Les psycholinguistes ont observé depuis longtemps que la disposition syntaxique « SVO » (sujet/verbe/objet) facilite considérablement le déchiffrage des débutants. Nous avons fait la même expérience lors du projet Eurom 4. La notion de sujet à été abordée de façon intuitive à partir de la notion scolaire. Dans le cas des langues romanes, le il impersonnel du français a constitué une réelle difficulté pour les natifs des autres langues. Habitués à la suite SVO, les élèves s’interrogeaient sur l’identité de l’agent dans « Il pleut » par exemple. La notion de verbe présente certaines difficultés dans une phrase comme « Le président a été traité de marionnette », où un étranger distingue normalement trois verbes. Nous avons choisi de désigner le verbe tête traiter par un grand « V », les autres sont notés par des petits « v ». On n’explique rien, on ne parle pas d’auxiliaire et on utilise une représentation facile : [Le président] [a été traité] [de marionnette] S v v V O La notion d’objet a été traitée de façon très large et très souple. Nous étiquetons « O » tous les compléments dont l’absence rendrait impossible l’emploi du verbe. La désignation « O » couvre à la fois les compléments d’objet directs ou indirects, les attributs, les compléments de temps, de lieu ou de manière. Lorsque le verbe est accom- pagné de plusieurs compléments, nous les numérotons selon leur ordre d’apparition : [Ils] [invitaient] [des dissidents] S V O1 [à des réunions diplomatiques] O2 Ces trois éléments sont indispensables et l’expérience montre qu’ils sont suffisants pour une approche avec des débutants. L’idée est de simplifier au maximum le métalangage en utilisant, comme c’est le cas ici, des indices répandus et connus au plan international. Une telle démarche mise sur l’intuition, ne se perd pas en raffinements et évite les discussions relatives aux classifications.

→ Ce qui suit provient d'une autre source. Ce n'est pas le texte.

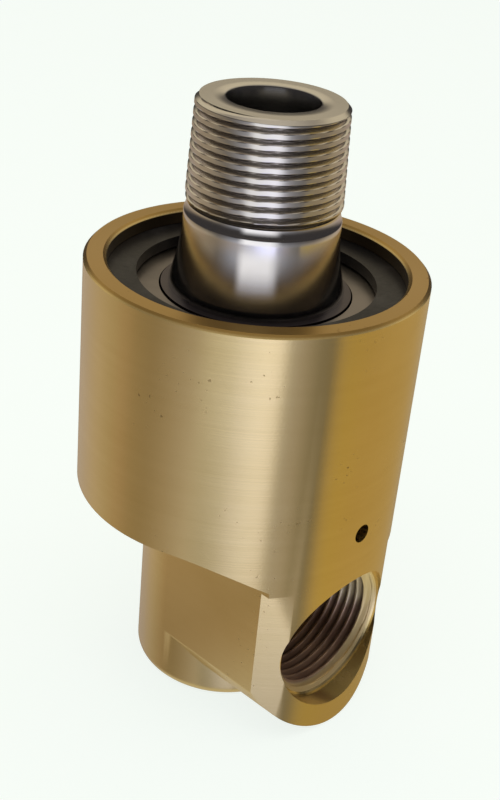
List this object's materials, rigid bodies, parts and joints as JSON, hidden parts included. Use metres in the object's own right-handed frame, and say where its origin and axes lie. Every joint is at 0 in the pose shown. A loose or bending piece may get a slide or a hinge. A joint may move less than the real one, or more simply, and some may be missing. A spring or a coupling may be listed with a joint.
{
  "type": "hydraulic rotary union",
  "caption": "Brass rotary union with a hollow threaded steel rotor on shielded ball bearings, a spring-loaded face seal inside and a threaded side port.",
  "frame": {"origin": "on the rotor's axis, in the plane of the housing's flat foot", "axes": "+Z along the rotor towards its thread, -Y out of the side port"},
  "size_m": [0.06, 0.06, 0.1116],
  "materials": {
    "housing_brass": "turned and lightly brushed",
    "rotor_steel": "turned and polished",
    "spacer_steel": "turned",
    "blackened_spring_steel": "phosphated black",
    "bearing_steel": "ground",
    "ball_steel": "polished",
    "cage_steel": "pressed",
    "shield_steel": "rolled sheet",
    "seal_carbon": "lapped carbon",
    "seal_rubber": "moulded",
    "seal_ceramic": "lapped ceramic",
    "carrier_steel": "turned",
    "spring_steel": "drawn wire",
    "pin_steel": "ground"
  },
  "bodies": {
    "housing": {"housing": "housing_brass", "outer_spacer_ring": "spacer_steel", "housing_retaining_ring": "blackened_spring_steel", "seat_o_ring": "seal_rubber", "spring_washer": "spring_steel", "anti_rotation_pins": "pin_steel", "lower_bearing_outer_ring": "bearing_steel", "lower_bearing_lower_shield": "shield_steel", "lower_bearing_upper_shield": "shield_steel", "upper_bearing_outer_ring": "bearing_steel", "upper_bearing_lower_shield": "shield_steel", "upper_bearing_upper_shield": "shield_steel"},
    "rotor": {"rotor": "rotor_steel", "inner_spacer_ring": "spacer_steel", "rotor_retaining_ring": "blackened_spring_steel", "rotating_carbon_ring": "seal_carbon", "carbon_ring_o_ring": "seal_rubber", "lower_bearing_inner_ring": "bearing_steel", "upper_bearing_inner_ring": "bearing_steel"},
    "lower_ball_set": {"lower_bearing_balls": "ball_steel", "lower_bearing_cage": "cage_steel"},
    "upper_ball_set": {"upper_bearing_balls": "ball_steel", "upper_bearing_cage": "cage_steel"},
    "floating_seat": {"seat_carrier": "carrier_steel", "seat_face_ring": "seal_ceramic", "seal_spring": "spring_steel"}
  },
  "joints": [
    {"name": "rotor_spin", "type": "hinge", "parent": "housing", "child": "rotor", "pos_m": [0, 0, 0.06], "axis": [0, 0, 1], "continuous": true},
    {"name": "lower_ball_set_spin", "type": "hinge", "parent": "housing", "child": "lower_ball_set", "pos_m": [0, 0, 0.0541], "axis": [0, 0, 1], "continuous": true},
    {"name": "upper_ball_set_spin", "type": "hinge", "parent": "housing", "child": "upper_ball_set", "pos_m": [0, 0, 0.0711], "axis": [0, 0, 1], "continuous": true},
    {"name": "seat_float", "type": "slide", "parent": "housing", "child": "floating_seat", "axis": [0, 0, 1], "range_m": [-0.001, 0], "stiffness_N_per_m": 4000, "springref_m": 0.004, "deforming": ["seal_spring"]}
  ],
  "couplings": [
    {"joint": "lower_ball_set_spin", "follows": "rotor_spin", "ratio": 0.39834},
    {"joint": "upper_ball_set_spin", "follows": "rotor_spin", "ratio": 0.39834}
  ]
}
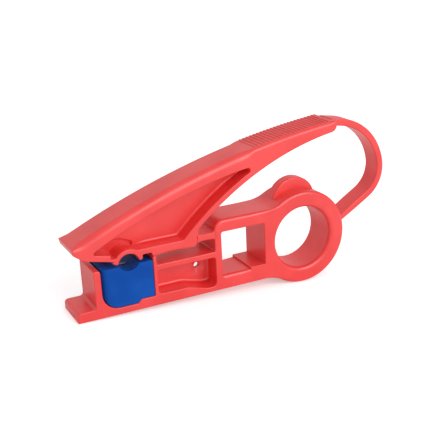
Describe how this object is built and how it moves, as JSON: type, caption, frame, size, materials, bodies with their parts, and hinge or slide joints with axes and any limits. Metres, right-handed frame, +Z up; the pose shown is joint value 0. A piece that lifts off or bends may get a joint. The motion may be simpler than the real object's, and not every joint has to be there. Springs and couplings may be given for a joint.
{
  "type": "twisted-pair cable stripper",
  "caption": "Pocket stripper for twisted-pair cable: springy moulding with finger ring, sprung jaw lever on a flexing neck, and slide-out blade cassette.",
  "frame": {"origin": "centre of the finger ring's bore, at mid thickness", "axes": "+Y along the ring's bore, away from the side seen in the picture; +X along the tool from jaw to ring, level with the surface it stands on; +Z up"},
  "size_m": [0.1164, 0.014, 0.0562],
  "materials": {
    "red_plastic": "glossy moulded red",
    "blue_plastic": "satin moulded blue",
    "blade_steel": "ground steel"
  },
  "bodies": {
    "frame": {"body_frame": "red_plastic", "hinge_neck": "red_plastic", "spring_strap": "red_plastic"},
    "lever": {"jaw_lever": "red_plastic"},
    "cassette": {"cassette_block": "blue_plastic", "jacket_blade": "blade_steel"}
  },
  "joints": [
    {"name": "jaw_hinge", "type": "hinge", "parent": "frame", "child": "lever", "pos_m": [-0.03698, 0, 0.00567], "axis": [0, 1, 0], "range_deg": [0, 17], "stiffness_Nm_per_rad": 1, "springref_deg": -1.72, "deforming": ["spring_strap", "hinge_neck"]},
    {"name": "cassette_slide", "type": "slide", "parent": "frame", "child": "cassette", "axis": [0, -1, 0], "range_m": [0, 0.016]}
  ]
}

Comment créer une véritable progression dans l’apprentissage de la syntaxe ?

Saisir le groupe « SVO » permet de commencer à faire des hypothèses sur le sens. Ce qui parait complexe du point de vue de la syntaxe est dû la plupart du temps à la difficulté de repérage de ce groupe. Les sujets inversés, les subordonnées anté posées, les verbes à la voix passive, dérangent cet ordre et provoquent un obscurcissement du sens. Les obstacles sont les mêmes pour un mauvais lecteur ou auditeur dans sa langue maternelle que pour un débutant dans une langue étrangère. L’obstacle le plus important pour la compréhension réside dans la présence de parenthèses ou d’incises qui interrompent la continuité des constituants « SVO ». Dans sa langue maternelle, on établit assez facilement une hiérarchie entre les strates du discours, les étrangers en revanche ont du mal à opérer ce repérage. Il faut les y aider. Tout ce qui s’insère avant ou entre S et V ou entre V et O crée la panique ; il faut enlever ces pièces rapportées. En partant d’un article de journal (les textes de journaux sont toujours compliqués !), on peut faciliter la tâche aux apprenants en supprimant dans un premier temps les éléments qui empêchent de distinguer la structure fondamentale des phrases. La technique consiste à appauvrir le texte, puis à l’enrichir petit à petit, pour retrouver le texte initial (voir encadré ci-dessus). Les enrichissements doivent être faits de façon systématique et méthodique si on veut aider à la découverte du sens. Cette opération s’effectue sans métalangage. Ceux qui procèdent à la réduction puis à l’enrichissement doivent connaitre la grammaire et savoir comment s’y prendre. Mais ceux qui apprennent n’ont besoin d’aucune connaissance spécifique. L’important est que cela paraisse facile à ceux qui découvrent progressivement le sens4.

Propos recueillis par FRANÇOISE PLOQUIN auprès de CLAIRE BLANCHE-BENVENISTE (Université de Provence et École Pratique des Hautes études à Paris)



Notes
1. Le projet consistait à apprendre à lire à des adultes dans trois langues romanes, à partir de celle qui était leur langue maternelle. Les langues étaient le portugais de Lisbonne, l’espagnol, l’italien et le français. Les textes étaient des articles de presse d’abord d’une dizaine de lignes et, à la fin de 30 h de cours, de 150 lignes.
2. Longman Grammar of Spoken and Written English, D. Biber, S. Johansson, G. Leech, S. Conrad, E. Finegan, Éd. Longman, 1999.
3. www.canal-u.education.fr
4. Ces thèmes et plusieurs autres sont développés par C. Blanche-Benveniste dans : « Corpus de langue parlée et description grammaticale de la langue », in Langage et société (à paraitre) et « Proposition pour une progression dans la complexité syntaxique », in Actes du colloque GISCEL, Viterbo, 2006 (à paraitre).